Weekly recap: 2024-04-11

Posted by Q McCallum on 2024-02-11

2024/02/05: What happens when the model is wrong?

You’ve finally built that AI-driven product and it’s ready to go to market. Great! Just one question:

What happens when the underlying AI model is wrong?

Every model is wrong now and then. Some turn out to be wrong a lot of the time once they are released to production. So you want to be ready for that.

The thing is:

  • Some companies don’t think about this at all. (Cue the hand-waving and positive vibes.)
  • A few will focus on what happens to them when the model is wrong. (Cue the calls to legal and PR departments.)
  • Hardly any companies wonder what happens to other people when the model goofs. (Not unless they are required to do so by law, in which case they treat this as an extension of “what happens to us.”)

Why am I bringing this up now?

No reason. But here’s an article about UK supermarkets employing facial recognition – a technology with a well-known track record of being wrong – for age verification purposes.

And who better than to supply those machines than … Fujitsu. The company behind the UK Post Office’s Horizon IT system. A buggy system which, over the course of several years, led to wrongful accusations against (and then convictions of) more than 500 people.

Post Office scandal company to sell supermarket face-scanners” (The Telegraph)

2024/02/06: Minding the machines

I’ve noted before that AI models are akin to factory machines: they don’t know when they are operating out of their depth, so they need constant supervision.

This also holds when the AI is inside an actual factory machine:

Companies Brought in Robots. Now They Need Human ‘Robot Wranglers.’” (WSJ)

One weekend when Cusack was working overtime, he set up a robot to sand the material, then retreated to a nearby room to watch. But as the robot began moving, Cusack realized he had forgotten to set a critical control. The bot was on an unalterable path directly into an expensive fiberglass panel.

The robot slowly crawled forward until it “put in a giant circular hole in the side of the panel,” he said. He had to explain to his team the hundreds of thousands of dollars worth of damage was his fault for not properly instructing the bot.

2024/02/07: Being proactive about model safeguards

An AI model has no built-in protections against misuse. It’s up to you to build the guardrails and padding around that model. And a key part of that is to “red-team” your system (pretend you’re a bad actor and try to uncover exploits).

Red-teaming and similar risk-management exercises are especially important when your AI model drives a public-facing LLM chatbot. When billions of people are able to poke at your model, it’s quite likely that they will uncover corner cases and unintended uses.

All of this is to say: OpenAI recently tested whether their latest GPT models could be used to create bioweapons.

Building an early warning system for LLM-aided biological threat creation” (OpenAI)

(Credit where it’s due: I originally spotted this in Der Spiegel, which pointed me to the OpenAI writeup: “GPT-4 erleichtert den Bau einer Biowaffe nur ein ganz klein wenig”)

(For additional thoughts on this topic, I recommend my Radar article “Risk Management for AI Chatbots”)

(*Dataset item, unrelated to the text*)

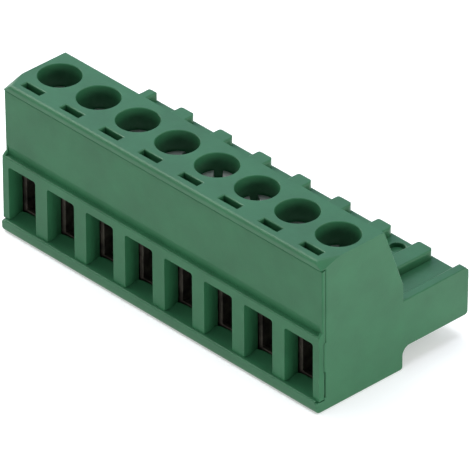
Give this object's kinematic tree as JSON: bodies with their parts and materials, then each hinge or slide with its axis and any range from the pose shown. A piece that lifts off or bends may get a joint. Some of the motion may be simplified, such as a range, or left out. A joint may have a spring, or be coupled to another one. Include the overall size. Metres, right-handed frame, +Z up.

2024/02/08: Putting too much faith in the machines

Companies are in a mad dash to implement and/or buy AI-driven systems. I can see the appeal in automating away mundane tasks. But sometimes AI systems emit wrong answers or even outright nonsense.

To abdicate responsibility to an AI model – especially for sensitive tasks – is simply irresponsible.

Anyway, here’s another story about companies putting too much faith in AI. (At least this one’s not about facial recognition…)

The AI tools that might stop you getting hired” (The Guardian)

But when she re-did her interview not in English but in her native German, she was surprised to find that instead of an error message she also scored decently (73%) – and this time she hadn’t even attempted to answer the questions but read a Wikipedia entry. The transcript the tool had concocted out of her German was gibberish. When the company told her its tool knew she wasn’t speaking English so had scored her primarily on her intonation, she got a robot voice generator to read in her English answers. Again she scored well (79%), leaving Schellmann scratching her head.

What you see here is the last week’s worth of links and quips I have shared on LinkedIn, from Monday through Sunday.

For now I’ll post the notes as they appeared on LinkedIn, including hashtags and sentence fragments. Over time I might expand on these thoughts as they land here on my blog.